Isham v. Post

Decision Date23 January 1894
Citation141 N.Y. 100,35 N.E. 1084
PartiesISHAM v. POST. POST v. ISHAM et al.
CourtNew York Court of Appeals Court of Appeals

OPINION TEXT STARTS HERE

Appeal from supreme court, general term, second department.

Two actions,-one by Henry H. Isham, as trustee, against Augustus T. Post, on whose death the action was revived against Mary E. Post; and the other by Mary E. Post, as administratrix, against Henry H. Isham and others. From a judgment of the general term (23 N. Y. Supp. 1168) affirming a judgment of the special term for plaintiff in Isham v. Post, and a judgment dismissing the complaint in Post v. Isham, Mary E. Post appeals. Reversed.
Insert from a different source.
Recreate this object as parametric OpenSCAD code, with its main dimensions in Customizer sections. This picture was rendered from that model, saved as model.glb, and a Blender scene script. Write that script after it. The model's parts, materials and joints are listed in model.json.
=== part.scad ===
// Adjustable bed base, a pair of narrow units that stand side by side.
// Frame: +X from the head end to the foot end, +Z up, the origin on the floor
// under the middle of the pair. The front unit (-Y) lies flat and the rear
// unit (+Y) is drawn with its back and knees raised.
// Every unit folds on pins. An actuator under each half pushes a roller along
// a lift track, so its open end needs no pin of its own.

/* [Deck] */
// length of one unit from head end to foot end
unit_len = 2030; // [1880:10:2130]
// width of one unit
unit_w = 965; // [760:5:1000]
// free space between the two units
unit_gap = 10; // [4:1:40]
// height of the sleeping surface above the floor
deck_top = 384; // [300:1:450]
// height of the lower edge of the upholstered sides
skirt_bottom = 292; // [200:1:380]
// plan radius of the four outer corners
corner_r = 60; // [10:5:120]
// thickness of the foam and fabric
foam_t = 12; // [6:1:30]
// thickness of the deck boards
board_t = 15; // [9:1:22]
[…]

Agar, Ely & Fulton, (Alfred Ely, of counsel,) for appellant.

Dixon, Williams & Ashley, (Frederic A. Ward and Clarence D. Ashley, of counsel,) for respondents.

FINCH, J.

The relation between the parties to this controversy must be regarded as that of principal and agent. Post was a banker; not a member of the stock exchange, and so bound by its rules, but familiar with its customs and usages, and controlled by them, to some extent, whenever dealing with stocks in the Wall street market. He held himself out to the business world in that character. By his circulars he advertised himself as dealing in ‘choice stocks,’ and promised his customers ‘careful attention’ in all their financial transactions. Those who dealt with him contracted for, and had a right to expect, a degree of care commensurate with the importance and the risks of the business to be done, and a skill and capacity adequate to its performance. That care and skill is such as should characterize a banker operating for others in a financial center, and different in kind from the ordinary diligence and capacity of the ordinary citizen. The banker is employed exactly for that reason. Without it, there might cease to be motives for employing him at all. Isham was the trustee of an express trust, but in this dispute must be regarded simply as an individual, and without reference to his trust character; for the trial court has found as a fact that, in employing the banker to loan for him $25,000, he gave no notice of the trust character attaching to the money, contracted apparently for himself, and left Post to believe, and be justified in believing, that the money was his own. The evidence on the subject admits of some difference of opinion, but on this appeal the finding must control.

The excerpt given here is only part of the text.